Additionally, start with easier goals. For example, if you want to read a book in a week, maybe start with an easier target of one chapter per day. Moreover, if you want to work out for 30 minutes a day, maybe start by doing 10–15 minutes a day for a month. Once you get there, you might be able to start another goal of 20–30 minutes a day.
2. Make Your Goals a Reality by Writing Them Down
Ideas will remain ideas if you don’t get them out of your head and into the real world.
If you have any goal or idea that you want to make true, write it down on a piece of paper, a sticky note, or a vision board.

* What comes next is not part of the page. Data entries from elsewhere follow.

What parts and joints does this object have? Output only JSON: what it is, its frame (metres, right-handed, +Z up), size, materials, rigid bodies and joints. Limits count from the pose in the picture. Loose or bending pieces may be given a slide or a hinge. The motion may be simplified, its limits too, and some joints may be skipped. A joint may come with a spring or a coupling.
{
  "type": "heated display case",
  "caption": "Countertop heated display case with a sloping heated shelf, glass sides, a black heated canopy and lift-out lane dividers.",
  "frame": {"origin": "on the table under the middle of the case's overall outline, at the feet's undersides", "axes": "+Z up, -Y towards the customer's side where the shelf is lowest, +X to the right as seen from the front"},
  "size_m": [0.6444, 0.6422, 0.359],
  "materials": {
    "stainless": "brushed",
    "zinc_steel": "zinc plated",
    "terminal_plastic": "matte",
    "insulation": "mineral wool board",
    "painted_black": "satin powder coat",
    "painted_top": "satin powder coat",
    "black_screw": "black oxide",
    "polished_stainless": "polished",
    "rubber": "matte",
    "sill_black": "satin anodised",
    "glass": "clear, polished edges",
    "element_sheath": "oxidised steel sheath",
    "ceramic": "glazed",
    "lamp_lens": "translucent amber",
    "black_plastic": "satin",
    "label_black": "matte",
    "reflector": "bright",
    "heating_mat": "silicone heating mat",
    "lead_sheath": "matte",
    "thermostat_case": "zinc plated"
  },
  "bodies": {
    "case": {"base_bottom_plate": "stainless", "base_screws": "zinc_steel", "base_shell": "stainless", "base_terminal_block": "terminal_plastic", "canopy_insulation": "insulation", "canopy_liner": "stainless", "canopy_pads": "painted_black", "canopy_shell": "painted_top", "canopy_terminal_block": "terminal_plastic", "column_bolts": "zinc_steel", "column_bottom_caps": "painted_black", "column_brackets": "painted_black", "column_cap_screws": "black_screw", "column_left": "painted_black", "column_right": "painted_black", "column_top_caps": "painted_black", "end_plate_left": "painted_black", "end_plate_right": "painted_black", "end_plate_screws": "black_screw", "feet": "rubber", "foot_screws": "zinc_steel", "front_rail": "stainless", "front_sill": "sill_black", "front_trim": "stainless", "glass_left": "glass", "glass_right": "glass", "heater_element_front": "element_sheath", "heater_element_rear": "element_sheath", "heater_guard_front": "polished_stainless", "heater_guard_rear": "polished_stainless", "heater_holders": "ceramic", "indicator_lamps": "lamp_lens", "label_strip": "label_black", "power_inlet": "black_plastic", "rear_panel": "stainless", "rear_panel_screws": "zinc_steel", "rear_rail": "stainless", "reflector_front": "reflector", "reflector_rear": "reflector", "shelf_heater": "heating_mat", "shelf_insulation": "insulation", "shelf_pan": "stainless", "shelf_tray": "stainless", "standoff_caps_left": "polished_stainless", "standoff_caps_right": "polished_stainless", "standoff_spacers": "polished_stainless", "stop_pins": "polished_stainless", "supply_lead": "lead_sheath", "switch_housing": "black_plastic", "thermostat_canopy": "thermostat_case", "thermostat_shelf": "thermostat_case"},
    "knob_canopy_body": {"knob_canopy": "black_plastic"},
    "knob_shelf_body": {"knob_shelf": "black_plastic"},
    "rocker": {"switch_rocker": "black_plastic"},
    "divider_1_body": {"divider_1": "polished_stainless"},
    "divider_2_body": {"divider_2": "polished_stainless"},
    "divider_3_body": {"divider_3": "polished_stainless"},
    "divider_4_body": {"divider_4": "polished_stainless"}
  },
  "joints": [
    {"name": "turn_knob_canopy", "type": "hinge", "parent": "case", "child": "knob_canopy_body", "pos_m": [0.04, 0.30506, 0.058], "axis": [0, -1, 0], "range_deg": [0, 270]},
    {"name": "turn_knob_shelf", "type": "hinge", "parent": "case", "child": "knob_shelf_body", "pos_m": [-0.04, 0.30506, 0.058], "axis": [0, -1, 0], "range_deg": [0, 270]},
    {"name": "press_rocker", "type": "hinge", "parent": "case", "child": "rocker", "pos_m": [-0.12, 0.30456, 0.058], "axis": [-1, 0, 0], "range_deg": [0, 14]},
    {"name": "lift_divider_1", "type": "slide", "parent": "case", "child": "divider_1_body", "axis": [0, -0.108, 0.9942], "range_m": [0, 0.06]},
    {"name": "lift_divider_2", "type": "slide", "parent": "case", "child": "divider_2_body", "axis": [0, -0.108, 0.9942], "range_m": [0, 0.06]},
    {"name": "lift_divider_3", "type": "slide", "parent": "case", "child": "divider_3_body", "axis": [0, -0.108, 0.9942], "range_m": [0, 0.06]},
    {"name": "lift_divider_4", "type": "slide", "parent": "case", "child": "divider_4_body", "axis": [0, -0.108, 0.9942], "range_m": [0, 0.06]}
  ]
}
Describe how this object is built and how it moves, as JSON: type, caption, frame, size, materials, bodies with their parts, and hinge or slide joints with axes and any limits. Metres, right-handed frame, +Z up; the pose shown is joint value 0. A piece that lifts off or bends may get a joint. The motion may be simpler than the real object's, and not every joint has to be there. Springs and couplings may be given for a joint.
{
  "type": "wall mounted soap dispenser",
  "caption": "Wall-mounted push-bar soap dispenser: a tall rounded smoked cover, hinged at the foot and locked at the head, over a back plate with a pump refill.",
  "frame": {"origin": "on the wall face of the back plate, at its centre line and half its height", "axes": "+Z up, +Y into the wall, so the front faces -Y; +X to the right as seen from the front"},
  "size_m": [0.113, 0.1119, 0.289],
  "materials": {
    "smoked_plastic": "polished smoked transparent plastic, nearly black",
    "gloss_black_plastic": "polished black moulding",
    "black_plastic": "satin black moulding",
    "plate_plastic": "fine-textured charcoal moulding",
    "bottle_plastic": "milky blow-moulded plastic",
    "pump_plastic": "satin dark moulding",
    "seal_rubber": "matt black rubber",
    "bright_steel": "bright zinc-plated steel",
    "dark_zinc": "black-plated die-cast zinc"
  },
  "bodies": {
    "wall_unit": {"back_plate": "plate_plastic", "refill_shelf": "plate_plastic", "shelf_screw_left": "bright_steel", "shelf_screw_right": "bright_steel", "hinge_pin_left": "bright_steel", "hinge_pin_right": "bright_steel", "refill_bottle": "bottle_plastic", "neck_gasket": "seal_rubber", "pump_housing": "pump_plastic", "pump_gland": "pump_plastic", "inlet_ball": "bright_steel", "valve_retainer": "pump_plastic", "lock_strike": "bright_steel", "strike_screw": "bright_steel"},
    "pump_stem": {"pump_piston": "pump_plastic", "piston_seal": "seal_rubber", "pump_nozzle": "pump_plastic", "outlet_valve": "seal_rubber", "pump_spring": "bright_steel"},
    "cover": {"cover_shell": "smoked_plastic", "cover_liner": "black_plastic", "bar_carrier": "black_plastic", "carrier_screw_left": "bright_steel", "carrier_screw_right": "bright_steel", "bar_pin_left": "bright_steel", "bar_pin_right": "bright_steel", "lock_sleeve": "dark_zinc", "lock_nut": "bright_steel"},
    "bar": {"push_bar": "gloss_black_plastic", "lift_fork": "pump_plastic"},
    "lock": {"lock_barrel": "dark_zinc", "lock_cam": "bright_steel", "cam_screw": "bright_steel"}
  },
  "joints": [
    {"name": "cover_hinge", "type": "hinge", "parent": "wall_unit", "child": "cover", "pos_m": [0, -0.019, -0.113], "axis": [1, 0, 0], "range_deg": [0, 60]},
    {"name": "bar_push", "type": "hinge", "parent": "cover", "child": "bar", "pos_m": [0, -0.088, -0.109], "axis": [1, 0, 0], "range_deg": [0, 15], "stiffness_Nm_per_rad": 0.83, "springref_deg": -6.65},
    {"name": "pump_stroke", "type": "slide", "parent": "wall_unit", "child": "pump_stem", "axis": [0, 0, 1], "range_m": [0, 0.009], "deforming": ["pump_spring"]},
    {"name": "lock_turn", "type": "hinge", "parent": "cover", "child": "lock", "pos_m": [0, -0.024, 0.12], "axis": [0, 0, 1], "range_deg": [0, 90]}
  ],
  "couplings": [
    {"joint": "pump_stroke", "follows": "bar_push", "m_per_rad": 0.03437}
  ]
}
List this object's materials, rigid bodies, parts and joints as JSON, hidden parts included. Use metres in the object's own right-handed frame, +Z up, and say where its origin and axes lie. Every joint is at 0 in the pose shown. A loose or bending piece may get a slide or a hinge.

Furthermore, put your goals where you can see them every day to encourage yourself to work towards them and achieve them.
Additionally, use tools that help you track your progress such as checklists or to-do lists. You can download applications that help you keep track of your progress and motivate you into finishing your daily tasks.
3. Create a Compelling Environment
Once you’ve made up your mind on your goals and how to achieve them, you need to prepare your work environment. To do that, you have to remove any possible distractions from your workplace so that there’s nothing to do but what you want to accomplish.
Keep in mind that this can act as a signal to you that something has changed and you’re ready to change too and develop self-discipline.
4. Don’t Wait for the Right Moment, Just Do It
It’s a common mistake to always wait for the beginning of the next week, month, or year to do something different with your life. However, waiting for the right moment might create all sorts of obstacles that can delay you further.
Don’t wait for the right moment, make yours the right one. If you want to build self-discipline, just start whatever you’re planning to do, and you’ll find that you seized the right moment.
5. Look for Encouraging Friends and Mentors
Sometimes, it can be hard to start something on your own and hold yourself accountable. At times, you would feel the pressure and might become overwhelmed and depressed.
That’s why you need to find yourself a friend to hold you accountable and check up on you from time to time. Besides, this can be a two-way accountability relationship where both of you support each other to pursue certain goals and do things that you both want to achieve.
Furthermore, having a successful mentor who has already accomplished so much in their life can give you the motivation you need to act quickly and develop self-discipline. Plus, they can be good friends, and help you think about different aspects of your life that might need a switch too.
6. Reward Yourself After Every Step
Achieving your goals is something, and staying true to the process is something else. That’s why you need to reward yourself after every small goal you reach, or at equal intervals through your progress to help you keep going.
Moreover, buying yourself a new item of clothing or a gadget after reaching a big goal can go a long way. You can also treat yourself to a nice meal out, especially, if you have been going through a strict diet as a part of the self-discipline routine.
7. Forgive Yourself if You Fail and Get Back Up Again
In life, we’re all destined to fail, but failures don’t last. What lasts is us and our will to do more and improve ourselves during our path to build self-discipline. Therefore, whenever faced with failure, don’t dwell on it and be ready to get back up again.
Set your alarm for the next day, make your schedule the same as always, and add what you’ve missed from the previous day to your list. But this time, learn from your failure so that you don’t repeat the same mistakes. Because, “when you repeat a mistake, it is not a mistake anymore: it’s a decision.” – Paulo Coelho.
In the end, remember that practice makes perfect, and self-discipline is not an act, it’s a process. That’s why you need to keep doing what you’re doing until you get there. But eventually, you’ll be good at it and it will affect every aspect of your life. And that’s how you develop self-discipline.